Given that the measure of angle
𝐹𝐶𝐴 equals 134 degrees in the figure below, two sides are equal. Which are these?
We can begin this problem by adding
the extra angle information to the diagram, namely, that we have a second angle
measure of 134 degrees, which is the measure of angle 𝐹𝐶𝐴. We can also observe that in this
figure we have three parallel line segments. They are 𝐷𝐸, 𝐶𝐹, and 𝐴𝐵. We should be able to identify some
other angle measures by using the properties of parallel lines and transversals. Firstly, we can determine that
angles 𝐵𝐷𝐸 and 𝐷𝐵𝐴 are supplementary, as they are contained within the two
parallel lines and the transversal 𝐵𝐷. These two angles must add to give
180 degrees.

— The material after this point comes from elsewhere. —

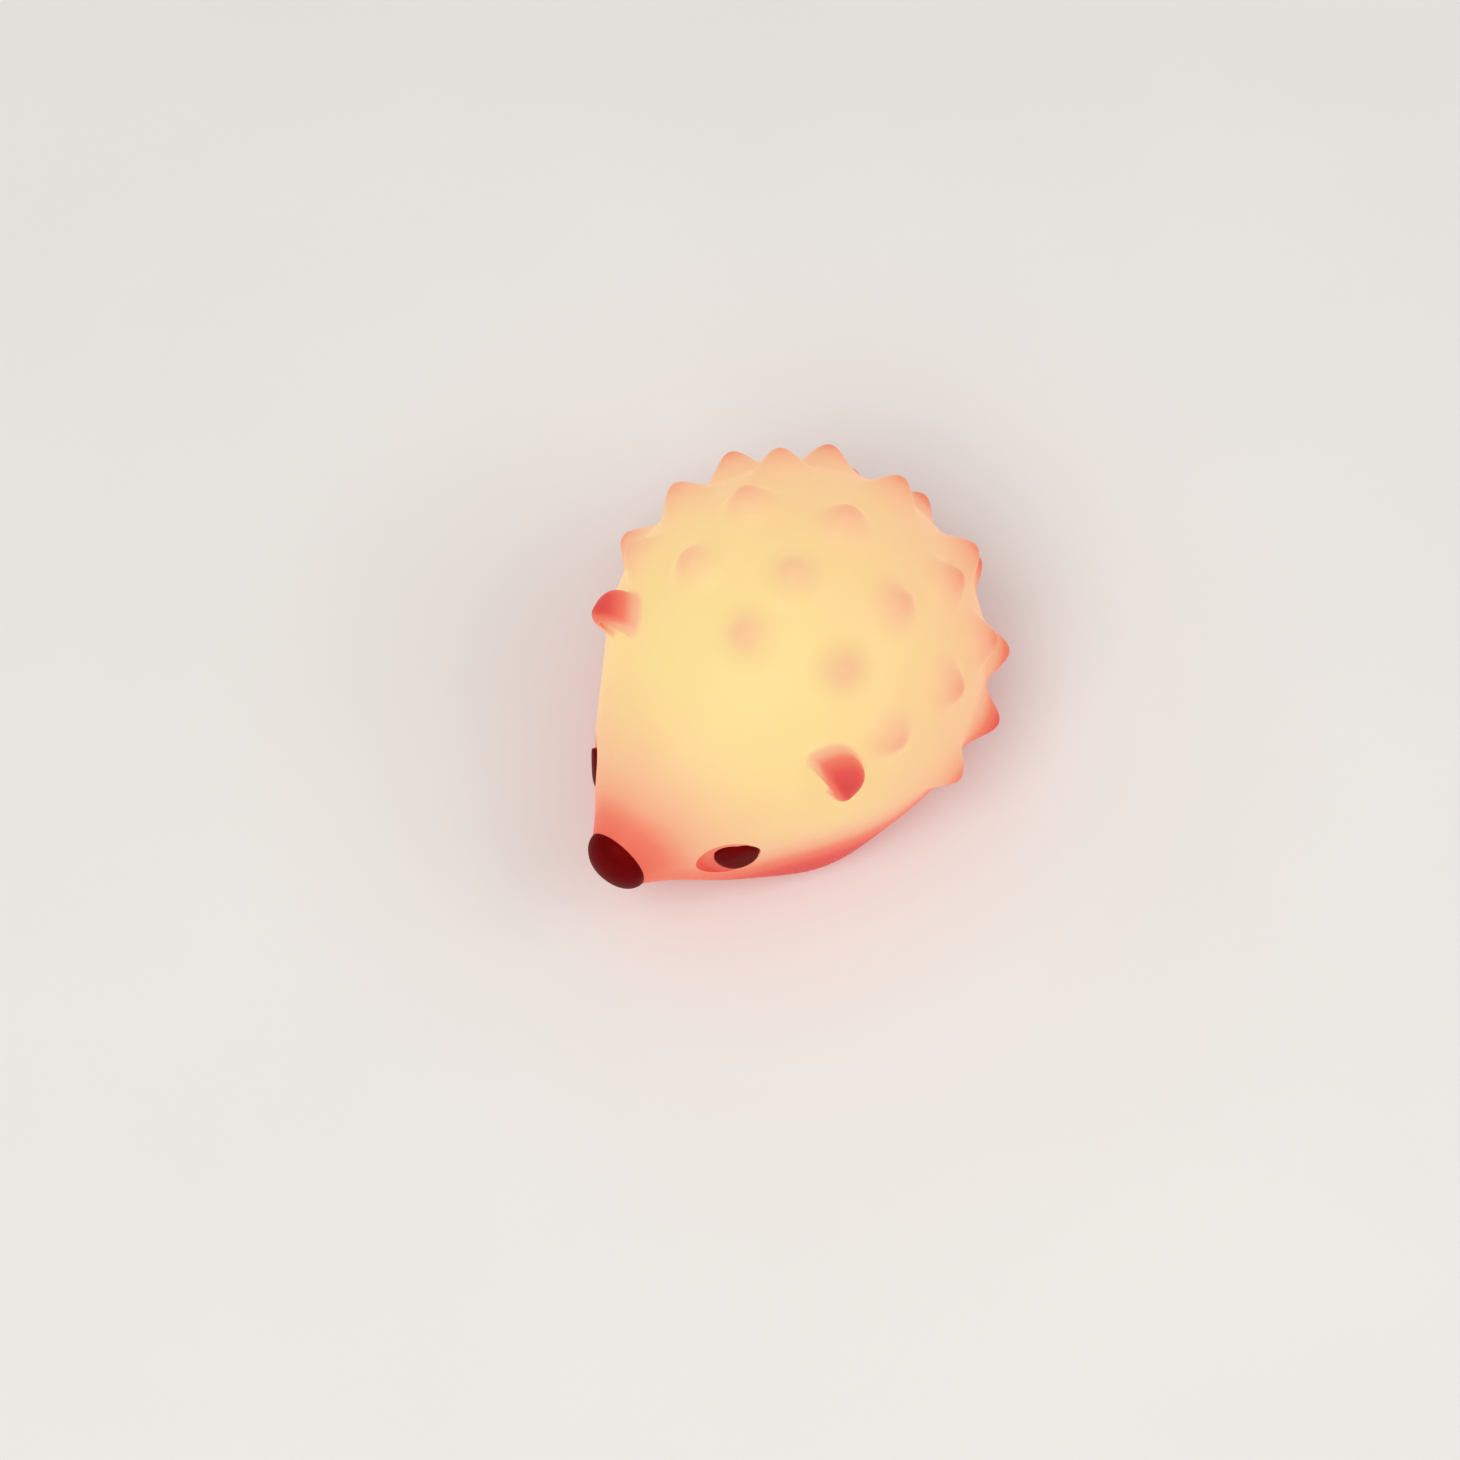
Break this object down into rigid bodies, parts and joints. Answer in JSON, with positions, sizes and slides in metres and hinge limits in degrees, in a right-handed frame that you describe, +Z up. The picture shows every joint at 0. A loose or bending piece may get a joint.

Therefore, to find the measure of
angle 𝐷𝐵𝐴, we subtract 134 degrees from 180 degrees, which gives us an angle
measure of 46 degrees.
Then, we can identify another pair
of supplementary angles. This time, considering the parallel
lines 𝐶𝐹 and 𝐴𝐵, we note that angles 𝐹𝐶𝐴 and 𝐶𝐴𝐵 are also
supplementary. So, to find the measure of angle
𝐶𝐴𝐵, we subtract 134 degrees from 180 degrees. And we already know that this will
give us a value of 46 degrees.
We can now consider the question
regarding which two sides are equal. Well, we might not immediately
notice anything about the sides. However, we have worked out that
there are two congruent angles. And if we consider these angles as
part of the triangle 𝐴𝐵𝐶, then these two congruent angles tell us something about
the type of triangle that it is.
By the converse of the isosceles
triangle theorem, we know that if two angles in a triangle are congruent, then the
sides opposite those angles are congruent. And by definition, we have an
isosceles triangle. So, the two congruent sides are
𝐴𝐶 and 𝐵𝐶. Therefore, we can give the answer
that it is side length 𝐴𝐶 and side length 𝐵𝐶 that are equal.